Random thoughts flowed.  “I am relaxed. I am whole. I am free. I am one with the universe. We are one.  I am good.  God is good.  God is me. I am…I am..I am…l

The moon was out. I looked at her, our great teacher who comes nightly, brightly, easily. People walking, slowly eating, comfortable, comforting.  I felt so much peace. I began to breathe deeply, fully, allowing myself to know a free filled expression of the life force which in the usual bustle and daily living I cannot even begin to sense.

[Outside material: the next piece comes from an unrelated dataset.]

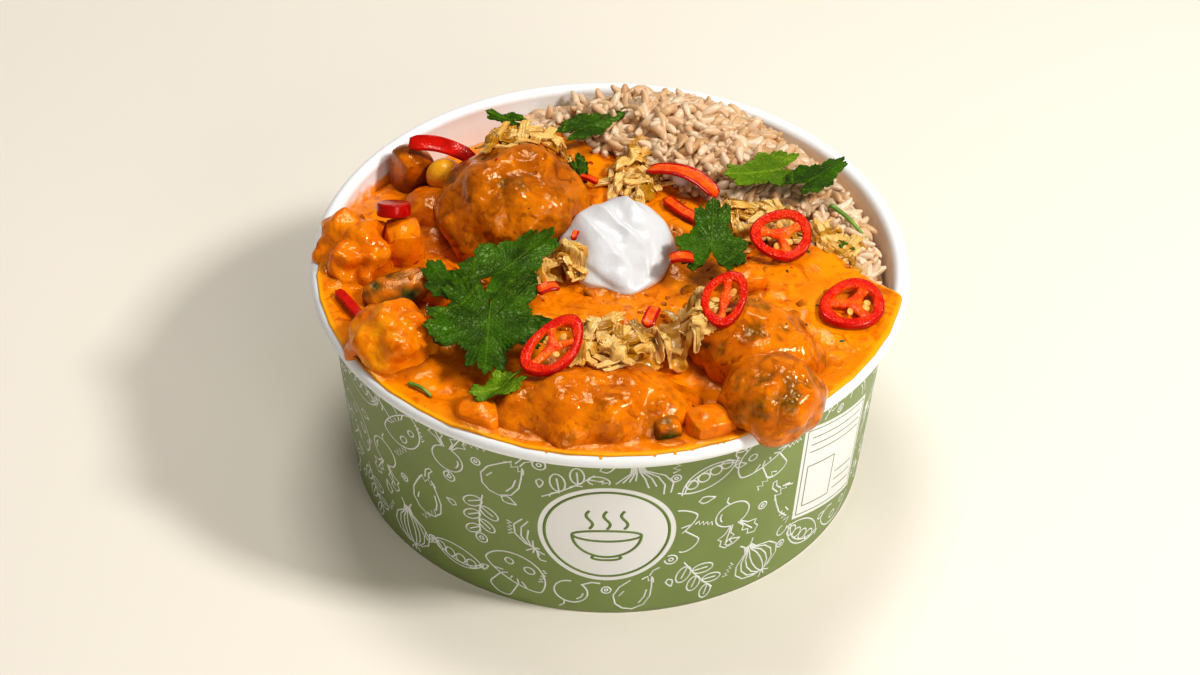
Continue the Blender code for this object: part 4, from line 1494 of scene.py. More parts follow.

The weekend ended with a final ceremony, smoking and passing the peace pipe.  Warsa, the main Indian leader spoke and gave gifts to those who helped set camp, build fires and been with them throughout the weekend  we stood in a circle and smoked the peace pipe, the stem and the base representing a man and a woman, apart and then coming together.  I took a deep breath and inhaled the exquisite aroma of the tobacco. I felt lifted from the fumes, filled with the aroma and the sense of being part of the whole.  The peace pipe was passed around the circle.  When the fumes died down we exchanged hugs and acknowledged one another in our godliness.  The message came from the heart. Love was the message, sharing and exchange was the message. I acknowledge you in all your divinity.  You acknowledge me in mine.  We are one and we are beautiful.

I left Wolfe City, Texas with a different sense of who I am, much lifted, much lighter, much more in appreciation of life and all its richness  wonder and splendor.

The joyous states are our birthright.